Dubois-Crancé arriva le 19 avec Gaillard. Et ce jour même où Robespierre avait à redouter cette terrible accusation de modérantisme, paraissait un violent rapport de Phelippeaux contre la protection que Robespierre avait donnée, en septembre, à Ronsin, aux exagérés.

Il était pris de deux côtés.

Mais ce même jour, 19 octobre, tomba, comme du ciel, la nouvelle de la victoire.

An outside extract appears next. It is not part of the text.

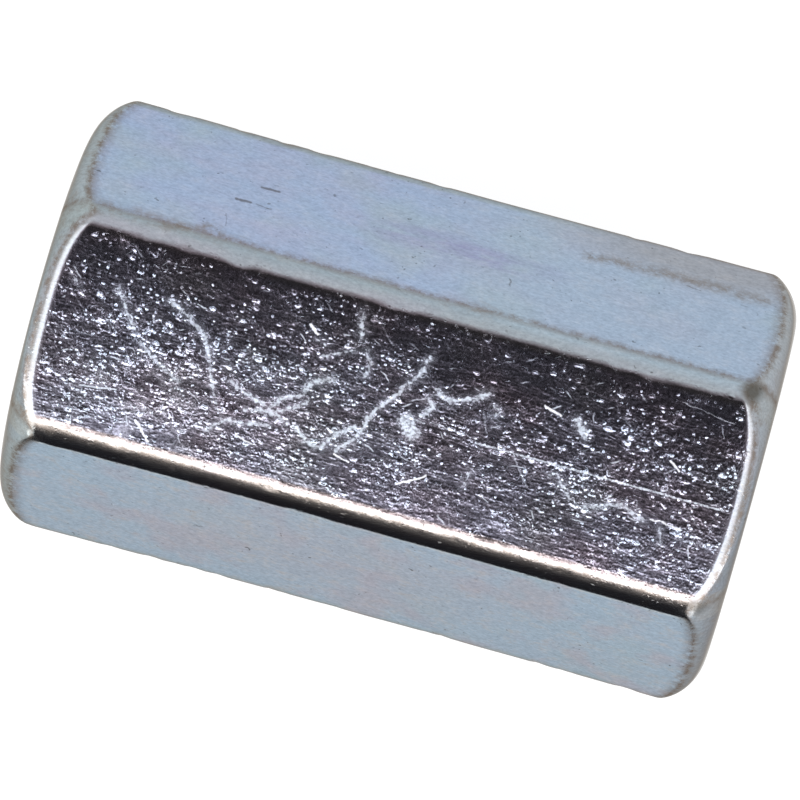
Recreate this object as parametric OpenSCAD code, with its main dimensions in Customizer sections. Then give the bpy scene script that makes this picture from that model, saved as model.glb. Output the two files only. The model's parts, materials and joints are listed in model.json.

Robespierre était sauvé, l’effort de ses ennemis atténué. Dubois-Crancé, reçu à la Convention, n’obtint pas même d’y parler. Aux Jacobins, amené par Collot, il montra beaucoup de prudence, se justifia, sans accuser. Il flatta les Jacobins en leur offrant le drapeau lyonnais qu’il avait pris de sa main. Et avec tout cela la société restait froide. Gaillard même, l’ombre de Chalier, Gaillard vivant, en personne, que Collot menait et montrait comme les reliques d’un saint, Gaillard produisit peu d’effet. Avant qu’on le laissât parler, on fit passer je ne sais combien d’incidents minimes et de froids discours. Il parla enfin avec une âpreté extrême, et contre tous ; il parla avec une sécheresse désolée, une brièveté désespérée. Un mois après il se tua.